▸ Problem
Return the full listing exactly as it is written.
— Begin Dataset section —
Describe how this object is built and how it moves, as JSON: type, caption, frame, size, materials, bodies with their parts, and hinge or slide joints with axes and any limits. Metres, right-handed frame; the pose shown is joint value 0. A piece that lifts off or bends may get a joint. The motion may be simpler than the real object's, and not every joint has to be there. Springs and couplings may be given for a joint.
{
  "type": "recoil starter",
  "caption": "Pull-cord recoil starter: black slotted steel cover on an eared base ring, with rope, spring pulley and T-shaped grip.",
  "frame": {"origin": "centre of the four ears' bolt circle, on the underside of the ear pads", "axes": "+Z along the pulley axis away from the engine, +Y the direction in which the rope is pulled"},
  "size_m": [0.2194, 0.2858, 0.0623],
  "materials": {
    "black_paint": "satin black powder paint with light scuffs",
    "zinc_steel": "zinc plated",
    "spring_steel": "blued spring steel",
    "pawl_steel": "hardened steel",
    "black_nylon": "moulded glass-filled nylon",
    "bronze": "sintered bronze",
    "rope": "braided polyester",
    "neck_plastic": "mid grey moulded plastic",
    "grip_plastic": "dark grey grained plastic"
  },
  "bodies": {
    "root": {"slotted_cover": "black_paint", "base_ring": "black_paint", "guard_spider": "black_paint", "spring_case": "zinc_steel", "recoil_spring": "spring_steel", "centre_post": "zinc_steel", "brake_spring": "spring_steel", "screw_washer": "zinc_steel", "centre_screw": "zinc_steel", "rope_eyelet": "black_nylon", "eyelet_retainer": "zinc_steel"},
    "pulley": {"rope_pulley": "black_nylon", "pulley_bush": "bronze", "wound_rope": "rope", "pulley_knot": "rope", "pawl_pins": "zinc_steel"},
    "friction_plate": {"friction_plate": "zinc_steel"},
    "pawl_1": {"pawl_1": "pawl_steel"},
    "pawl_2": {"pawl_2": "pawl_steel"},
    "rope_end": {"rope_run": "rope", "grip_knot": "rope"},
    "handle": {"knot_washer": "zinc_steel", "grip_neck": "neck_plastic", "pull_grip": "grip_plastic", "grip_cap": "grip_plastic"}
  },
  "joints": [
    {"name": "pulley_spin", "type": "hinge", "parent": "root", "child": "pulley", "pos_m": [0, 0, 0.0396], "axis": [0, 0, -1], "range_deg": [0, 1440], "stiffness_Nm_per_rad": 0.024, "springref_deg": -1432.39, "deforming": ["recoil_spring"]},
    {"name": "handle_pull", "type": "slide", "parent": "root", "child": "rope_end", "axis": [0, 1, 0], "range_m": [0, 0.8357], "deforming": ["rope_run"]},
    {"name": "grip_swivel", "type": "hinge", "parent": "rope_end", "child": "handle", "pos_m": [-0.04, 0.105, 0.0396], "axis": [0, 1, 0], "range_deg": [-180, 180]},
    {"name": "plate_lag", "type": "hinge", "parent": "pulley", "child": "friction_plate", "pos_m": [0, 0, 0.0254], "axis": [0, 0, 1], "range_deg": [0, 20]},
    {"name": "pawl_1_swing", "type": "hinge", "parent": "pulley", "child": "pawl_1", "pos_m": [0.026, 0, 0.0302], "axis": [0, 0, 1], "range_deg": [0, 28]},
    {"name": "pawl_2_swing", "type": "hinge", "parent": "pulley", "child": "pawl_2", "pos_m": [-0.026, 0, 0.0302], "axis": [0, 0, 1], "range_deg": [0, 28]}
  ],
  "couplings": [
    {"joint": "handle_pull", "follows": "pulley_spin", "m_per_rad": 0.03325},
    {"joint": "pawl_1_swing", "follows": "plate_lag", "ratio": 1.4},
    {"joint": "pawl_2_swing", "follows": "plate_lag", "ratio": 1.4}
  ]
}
— End Dataset section —
▸ Written reply
Describe how this object is built and how it moves, as JSON: type, caption, frame, size, materials, bodies with their parts, and hinge or slide joints with axes and any limits. Metres, right-handed frame; the pose shown is joint value 0. A piece that lifts off or bends may get a joint. The motion may be simpler than the real object's, and not every joint has to be there. Springs and couplings may be given for a joint.
{
  "type": "recoil starter",
  "caption": "Pull-cord recoil starter: black slotted steel cover on an eared base ring, with rope, spring pulley and T-shaped grip.",
  "frame": {"origin": "centre of the four ears' bolt circle, on the underside of the ear pads", "axes": "+Z along the pulley axis away from the engine, +Y the direction in which the rope is pulled"},
  "size_m": [0.2194, 0.2858, 0.0623],
  "materials": {
    "black_paint": "satin black powder paint with light scuffs",
    "zinc_steel": "zinc plated",
    "spring_steel": "blued spring steel",
    "pawl_steel": "hardened steel",
    "black_nylon": "moulded glass-filled nylon",
    "bronze": "sintered bronze",
    "rope": "braided polyester",
    "neck_plastic": "mid grey moulded plastic",
    "grip_plastic": "dark grey grained plastic"
  },
  "bodies": {
    "root": {"slotted_cover": "black_paint", "base_ring": "black_paint", "guard_spider": "black_paint", "spring_case": "zinc_steel", "recoil_spring": "spring_steel", "centre_post": "zinc_steel", "brake_spring": "spring_steel", "screw_washer": "zinc_steel", "centre_screw": "zinc_steel", "rope_eyelet": "black_nylon", "eyelet_retainer": "zinc_steel"},
    "pulley": {"rope_pulley": "black_nylon", "pulley_bush": "bronze", "wound_rope": "rope", "pulley_knot": "rope", "pawl_pins": "zinc_steel"},
    "friction_plate": {"friction_plate": "zinc_steel"},
    "pawl_1": {"pawl_1": "pawl_steel"},
    "pawl_2": {"pawl_2": "pawl_steel"},
    "rope_end": {"rope_run": "rope", "grip_knot": "rope"},
    "handle": {"knot_washer": "zinc_steel", "grip_neck": "neck_plastic", "pull_grip": "grip_plastic", "grip_cap": "grip_plastic"}
  },
  "joints": [
    {"name": "pulley_spin", "type": "hinge", "parent": "root", "child": "pulley", "pos_m": [0, 0, 0.0396], "axis": [0, 0, -1], "range_deg": [0, 1440], "stiffness_Nm_per_rad": 0.024, "springref_deg": -1432.39, "deforming": ["recoil_spring"]},
    {"name": "handle_pull", "type": "slide", "parent": "root", "child": "rope_end", "axis": [0, 1, 0], "range_m": [0, 0.8357], "deforming": ["rope_run"]},
    {"name": "grip_swivel", "type": "hinge", "parent": "rope_end", "child": "handle", "pos_m": [-0.04, 0.105, 0.0396], "axis": [0, 1, 0], "range_deg": [-180, 180]},
    {"name": "plate_lag", "type": "hinge", "parent": "pulley", "child": "friction_plate", "pos_m": [0, 0, 0.0254], "axis": [0, 0, 1], "range_deg": [0, 20]},
    {"name": "pawl_1_swing", "type": "hinge", "parent": "pulley", "child": "pawl_1", "pos_m": [0.026, 0, 0.0302], "axis": [0, 0, 1], "range_deg": [0, 28]},
    {"name": "pawl_2_swing", "type": "hinge", "parent": "pulley", "child": "pawl_2", "pos_m": [-0.026, 0, 0.0302], "axis": [0, 0, 1], "range_deg": [0, 28]}
  ],
  "couplings": [
    {"joint": "handle_pull", "follows": "pulley_spin", "m_per_rad": 0.03325},
    {"joint": "pawl_1_swing", "follows": "plate_lag", "ratio": 1.4},
    {"joint": "pawl_2_swing", "follows": "plate_lag", "ratio": 1.4}
  ]
}